==== Available records ====

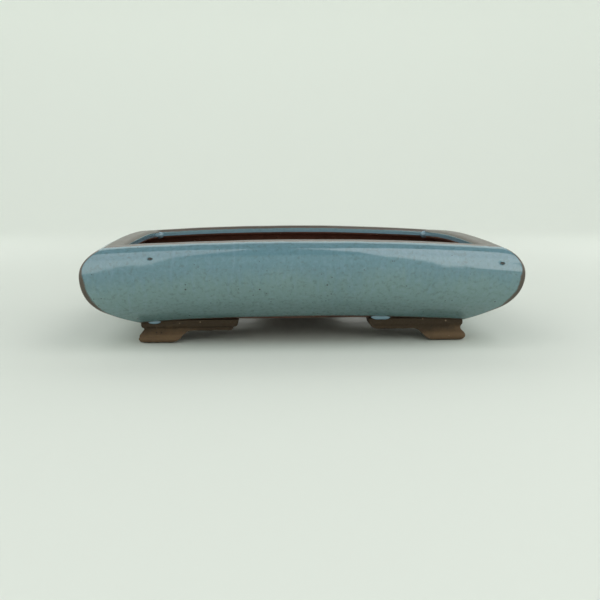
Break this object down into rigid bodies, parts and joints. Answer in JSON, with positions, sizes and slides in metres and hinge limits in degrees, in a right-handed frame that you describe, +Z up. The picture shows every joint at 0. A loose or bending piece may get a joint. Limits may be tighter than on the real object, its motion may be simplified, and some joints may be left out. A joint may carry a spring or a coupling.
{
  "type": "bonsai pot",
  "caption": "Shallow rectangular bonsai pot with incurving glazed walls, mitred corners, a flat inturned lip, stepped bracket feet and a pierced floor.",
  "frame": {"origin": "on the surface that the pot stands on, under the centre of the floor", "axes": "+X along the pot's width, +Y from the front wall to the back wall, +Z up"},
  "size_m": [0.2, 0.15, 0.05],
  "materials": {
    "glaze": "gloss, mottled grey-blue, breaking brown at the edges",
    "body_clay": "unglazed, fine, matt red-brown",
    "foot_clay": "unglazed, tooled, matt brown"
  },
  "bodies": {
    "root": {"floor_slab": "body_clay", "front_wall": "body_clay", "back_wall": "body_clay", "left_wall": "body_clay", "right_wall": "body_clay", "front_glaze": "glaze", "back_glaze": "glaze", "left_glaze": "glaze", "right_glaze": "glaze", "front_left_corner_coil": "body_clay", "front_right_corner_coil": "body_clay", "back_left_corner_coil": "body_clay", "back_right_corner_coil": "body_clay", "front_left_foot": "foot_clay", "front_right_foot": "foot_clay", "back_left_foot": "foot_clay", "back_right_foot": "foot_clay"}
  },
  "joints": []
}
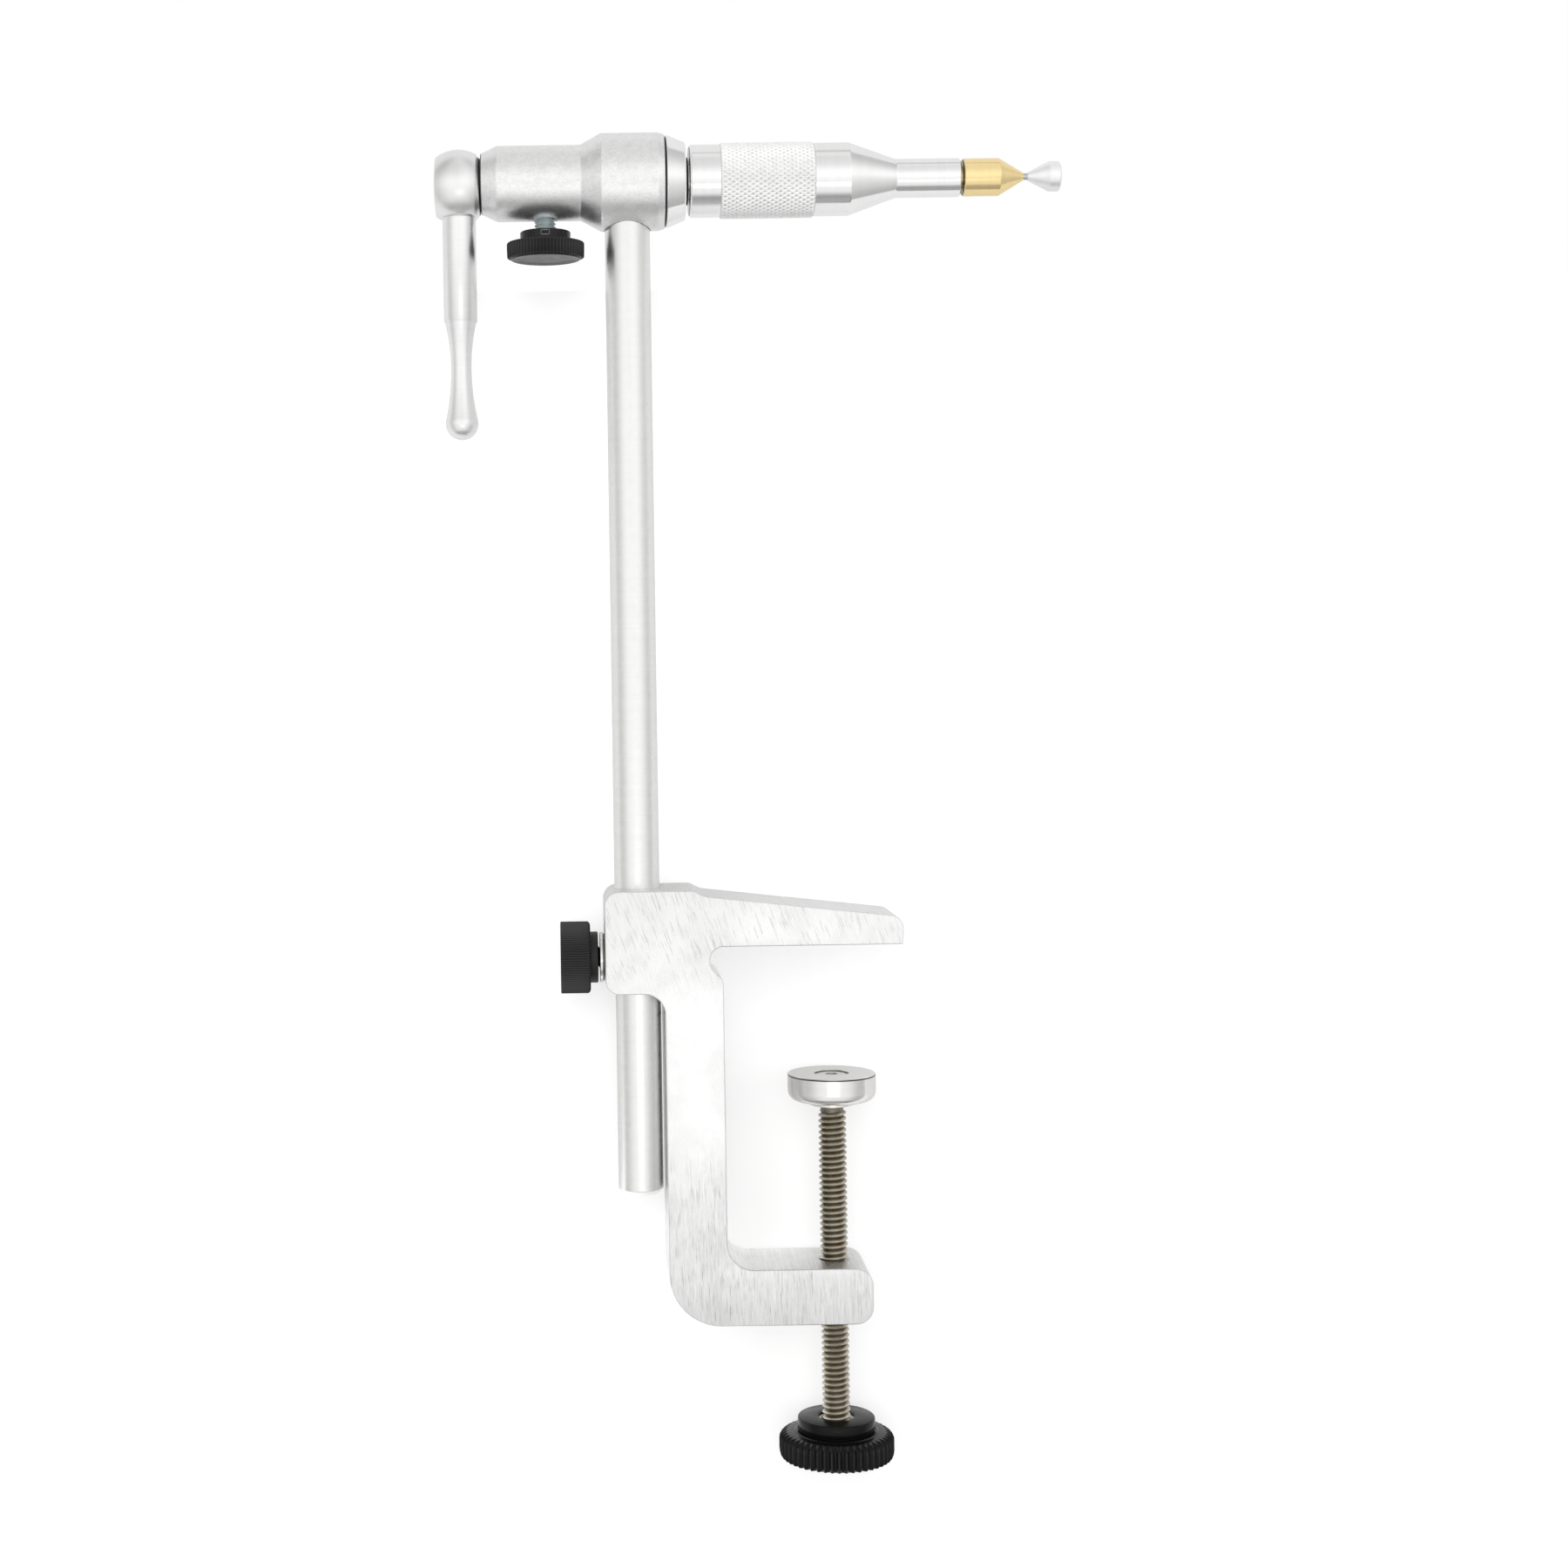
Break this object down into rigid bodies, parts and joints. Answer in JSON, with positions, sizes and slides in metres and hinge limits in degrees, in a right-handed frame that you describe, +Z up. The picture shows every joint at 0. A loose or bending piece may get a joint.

====
==== Available records ====

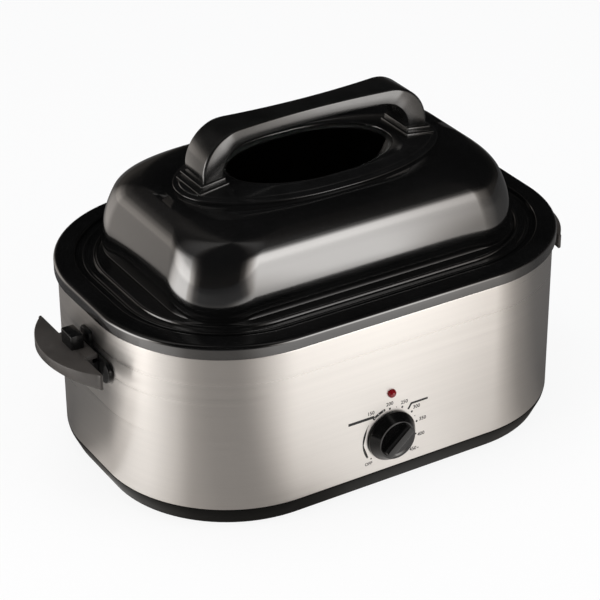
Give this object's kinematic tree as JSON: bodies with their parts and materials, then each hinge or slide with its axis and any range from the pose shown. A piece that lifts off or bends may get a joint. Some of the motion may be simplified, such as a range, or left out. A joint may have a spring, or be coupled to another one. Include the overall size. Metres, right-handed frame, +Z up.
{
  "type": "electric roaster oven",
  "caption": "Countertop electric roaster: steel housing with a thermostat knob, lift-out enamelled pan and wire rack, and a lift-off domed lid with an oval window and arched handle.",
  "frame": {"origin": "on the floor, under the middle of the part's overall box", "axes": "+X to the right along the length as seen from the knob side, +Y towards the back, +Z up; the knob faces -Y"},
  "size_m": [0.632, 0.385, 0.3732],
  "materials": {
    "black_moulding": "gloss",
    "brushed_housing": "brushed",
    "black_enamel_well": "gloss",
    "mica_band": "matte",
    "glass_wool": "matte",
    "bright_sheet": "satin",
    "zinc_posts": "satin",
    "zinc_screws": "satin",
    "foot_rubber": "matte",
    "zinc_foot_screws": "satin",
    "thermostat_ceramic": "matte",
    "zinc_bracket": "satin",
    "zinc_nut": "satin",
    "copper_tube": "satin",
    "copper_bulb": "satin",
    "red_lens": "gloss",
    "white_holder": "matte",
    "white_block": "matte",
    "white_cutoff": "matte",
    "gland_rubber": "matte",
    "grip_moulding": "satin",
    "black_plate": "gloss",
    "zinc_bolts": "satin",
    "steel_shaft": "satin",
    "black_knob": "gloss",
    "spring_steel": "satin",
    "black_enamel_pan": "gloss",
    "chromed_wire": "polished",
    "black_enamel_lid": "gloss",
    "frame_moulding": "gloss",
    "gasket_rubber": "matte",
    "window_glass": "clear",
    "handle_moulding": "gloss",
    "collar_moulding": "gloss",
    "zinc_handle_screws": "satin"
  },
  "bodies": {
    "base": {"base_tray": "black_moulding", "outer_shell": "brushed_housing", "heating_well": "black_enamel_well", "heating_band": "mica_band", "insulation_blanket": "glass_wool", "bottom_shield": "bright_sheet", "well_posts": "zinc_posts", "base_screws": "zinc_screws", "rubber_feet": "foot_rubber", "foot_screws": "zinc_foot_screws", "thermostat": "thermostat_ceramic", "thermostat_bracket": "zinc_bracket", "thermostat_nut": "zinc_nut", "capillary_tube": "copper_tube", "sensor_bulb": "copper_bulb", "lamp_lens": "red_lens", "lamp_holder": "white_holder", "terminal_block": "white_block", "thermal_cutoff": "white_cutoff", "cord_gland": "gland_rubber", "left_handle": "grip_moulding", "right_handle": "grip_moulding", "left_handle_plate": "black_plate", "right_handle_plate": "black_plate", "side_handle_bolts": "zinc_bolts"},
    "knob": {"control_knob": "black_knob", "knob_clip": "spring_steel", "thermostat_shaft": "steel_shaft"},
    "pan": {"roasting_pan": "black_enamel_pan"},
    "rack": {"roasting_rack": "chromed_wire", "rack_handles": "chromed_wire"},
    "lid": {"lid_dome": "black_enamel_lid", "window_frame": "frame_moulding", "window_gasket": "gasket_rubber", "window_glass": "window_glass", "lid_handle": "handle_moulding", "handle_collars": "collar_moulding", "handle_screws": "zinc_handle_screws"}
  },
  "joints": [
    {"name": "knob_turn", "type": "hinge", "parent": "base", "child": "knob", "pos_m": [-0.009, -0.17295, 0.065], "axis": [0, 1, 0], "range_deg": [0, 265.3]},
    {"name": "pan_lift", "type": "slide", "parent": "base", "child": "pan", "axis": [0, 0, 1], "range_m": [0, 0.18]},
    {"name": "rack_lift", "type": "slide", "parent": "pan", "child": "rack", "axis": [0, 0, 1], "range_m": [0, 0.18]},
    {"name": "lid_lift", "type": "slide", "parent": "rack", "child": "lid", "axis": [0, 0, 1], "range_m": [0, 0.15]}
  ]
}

====
==== Available records ====

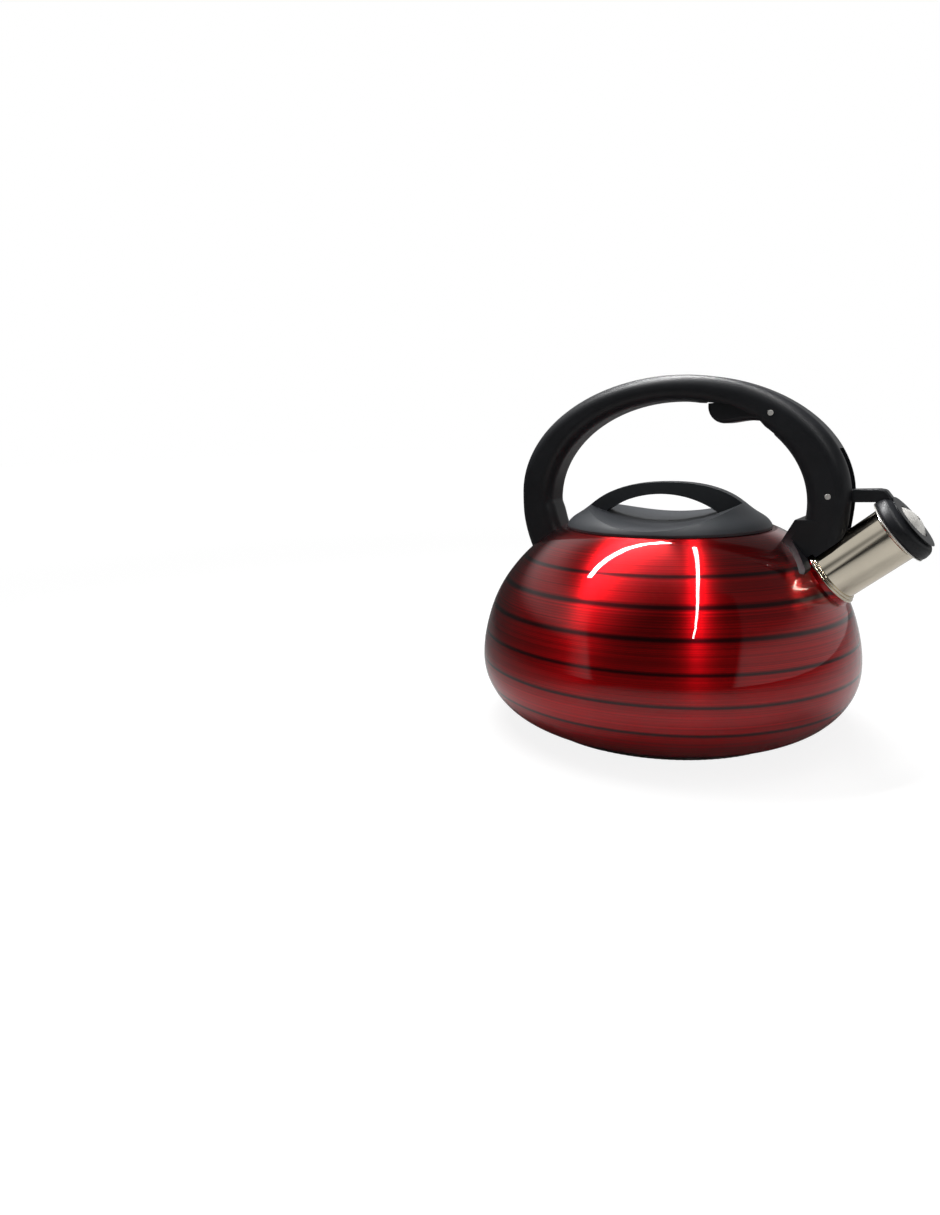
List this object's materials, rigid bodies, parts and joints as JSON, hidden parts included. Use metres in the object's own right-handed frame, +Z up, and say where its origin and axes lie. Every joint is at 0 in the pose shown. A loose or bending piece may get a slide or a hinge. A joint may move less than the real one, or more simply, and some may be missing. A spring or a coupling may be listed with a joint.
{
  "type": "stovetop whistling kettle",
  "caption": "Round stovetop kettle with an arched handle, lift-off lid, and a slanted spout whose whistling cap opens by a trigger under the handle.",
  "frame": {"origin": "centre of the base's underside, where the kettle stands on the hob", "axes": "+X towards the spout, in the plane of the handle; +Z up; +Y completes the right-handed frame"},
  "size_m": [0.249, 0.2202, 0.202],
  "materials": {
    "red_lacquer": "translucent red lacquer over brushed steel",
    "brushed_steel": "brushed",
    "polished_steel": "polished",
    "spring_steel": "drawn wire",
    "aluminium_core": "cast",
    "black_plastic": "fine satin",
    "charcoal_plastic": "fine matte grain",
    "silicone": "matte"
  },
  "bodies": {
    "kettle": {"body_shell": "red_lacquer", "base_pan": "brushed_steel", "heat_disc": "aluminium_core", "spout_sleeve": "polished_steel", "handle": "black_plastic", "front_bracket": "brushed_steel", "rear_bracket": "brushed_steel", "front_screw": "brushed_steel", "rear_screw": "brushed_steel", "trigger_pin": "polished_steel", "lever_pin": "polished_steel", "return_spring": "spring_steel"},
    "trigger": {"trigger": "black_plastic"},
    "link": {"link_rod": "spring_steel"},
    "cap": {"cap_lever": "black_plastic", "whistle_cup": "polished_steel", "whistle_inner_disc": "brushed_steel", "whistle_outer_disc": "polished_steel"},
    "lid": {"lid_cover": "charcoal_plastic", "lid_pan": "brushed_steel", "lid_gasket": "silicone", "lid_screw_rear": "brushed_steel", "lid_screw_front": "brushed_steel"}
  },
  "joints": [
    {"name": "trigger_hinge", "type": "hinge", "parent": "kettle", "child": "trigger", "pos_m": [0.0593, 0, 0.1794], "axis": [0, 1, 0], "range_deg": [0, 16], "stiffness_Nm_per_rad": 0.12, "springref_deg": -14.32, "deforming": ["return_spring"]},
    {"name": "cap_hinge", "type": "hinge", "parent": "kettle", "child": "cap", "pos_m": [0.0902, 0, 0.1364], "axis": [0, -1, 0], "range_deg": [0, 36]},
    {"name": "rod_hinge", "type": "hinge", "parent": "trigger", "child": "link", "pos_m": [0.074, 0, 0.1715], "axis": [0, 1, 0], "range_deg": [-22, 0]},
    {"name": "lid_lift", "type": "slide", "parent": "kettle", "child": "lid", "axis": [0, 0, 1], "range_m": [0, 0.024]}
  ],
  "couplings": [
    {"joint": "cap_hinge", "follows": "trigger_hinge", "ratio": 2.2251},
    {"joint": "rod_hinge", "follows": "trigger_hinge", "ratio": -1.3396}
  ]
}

====

* What you have to do
What is the number of lines in the listing above that contain the string "shown"? Give only the number.

* The completed task
2